Andy Mielczarek, the executive chairman and chief executive, said: “Right now, we’re not involved.” But he added that the Government was still in the planning stages.
“As soon as the Ministry of Finance confirms their plans, if they ask us, we’d love to help out,” he said. “Strictly, we haven’t signed up to do it yet.”
Hugo Rogers, the chief executive of Base Financial Ltd, the bank’s holding company, praised David Burt’s earlier announcement at Davos for Bermuda to be the world’s first entirely on-chain economy. “Conceptually, it’s an excellent idea,” he said.
“It can make a big difference to the Bermuda economy. It can make a big difference to people’s cost of doing business — individuals, merchants and so on.”
Even so, Mr Mielczarek said the bank already played the role that a government pilot would need from a regulated institution.
“What you need to make this sort of stuff work, you need an on‑ramp, off‑ramp bank like us, and then you need a wallet provider,” he said.
“We don’t have an issue with it at all. That’s what we do for a living, and our correspondent banks, likewise, are very happy with it.”
For the pilot, the Government has announced partnerships with Coinbase and Circle, who can provide digital-wallet technology to consumers.
Meanwhile, the bank’s technology, already in use with large digital asset clients, lets it open “virtual” accounts for those same end‑users behind the scenes via APIs, which provide the on-ramp/off-ramp solution.
“If you had an account with Coinbase or Kraken or [another exchange], our relationship with them means they could open a bank account on your behalf in your name, which then allows you to pull and push money in and out of your account,” Mr Mielczarek said.
“The way we’ve built that solution allows us to do all the financial anti-crime compliance, transaction monitoring, sanctions screening and everything else. That’s a capability that’s pretty much unique to us.”
Mr Rogers added that merchants could see a powerful financial incentive.
“Because I’m saving 3 per cent for every transaction, or the merchant turns around and says ‘This is the way you can pay me because I save 3 per cent,’ which I can then put back into the system,” he explained. “And it all speeds up working capital as well for those merchants and consumers.”

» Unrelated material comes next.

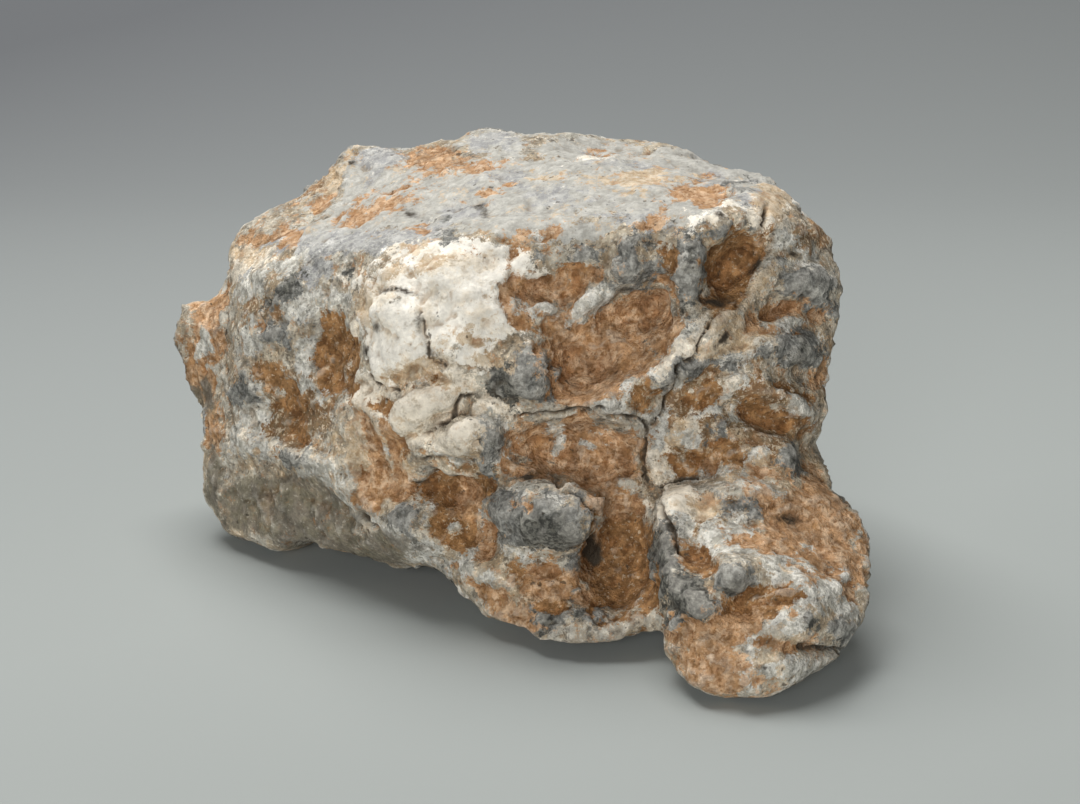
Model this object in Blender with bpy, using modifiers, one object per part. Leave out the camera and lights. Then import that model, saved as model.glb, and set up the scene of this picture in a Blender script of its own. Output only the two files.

Although some observers question whether banks can realistically meet know-your-customer and anti‑money‑laundering obligations in an on‑chain system, the executives insist this is exactly what their model is designed to do.
“We specialise in this area,” Mr Mielczarek said. “Banks have a huge amount of accountabilities.
“We’ve been investing a lot in the technology to be able to do that with customers that are involved in digital assets. So it’s what we do for a living. We know how to do it. It’s not a problem at all.”
Instead of the old omnibus account model where “everyone’s money would be poured into one account,” the bank uses APIs to open individual virtual accounts for each end‑user, allowing every payment to be traced and screened.
“All of those payments unbundle to the individual customer,” he said.
Mr Rogers added that this created “the full audit trail that, frankly, modern technology allows you to create”.
The Premier has said he intended to make the Transport Control Department the first test case, and Mr Mielczarek said that choice “makes sense” because TCD already has a modern, contained system where people buy bus and ferry tokens digitally.
“They have a relatively self‑contained and relatively modern technology estate,” he said. “At the moment, if I go on to my Shorelink app, I’ve got my checkout. I’m already buying tokens.
“So you can see, from a design perspective, turning that over from a card checkout to a stablecoin checkout is a relatively trivial piece of work from a technology perspective.”
He contrasts that with other parts of government still using “cash and cheques and drafts”, which would be harder to integrate.
In an on‑chain version of Shorelink, he said, users could have a “one‑touch checkout” experience rather than pulling out a physical card, effectively approximating Apple Pay but built on stablecoins.
For Mr Mielczarek, the real test of success would be whether people, once exposed to it, actually choose to keep using it.
“The pilot is working when somebody says, ‘I’m going to spend some money buying some more stablecoins,’ and then they keep refilling their wallet,” he said. “If I’m an individual and I’m spending stablecoins and I like how easy that is to do, I’m going to need to buy some new stablecoins.”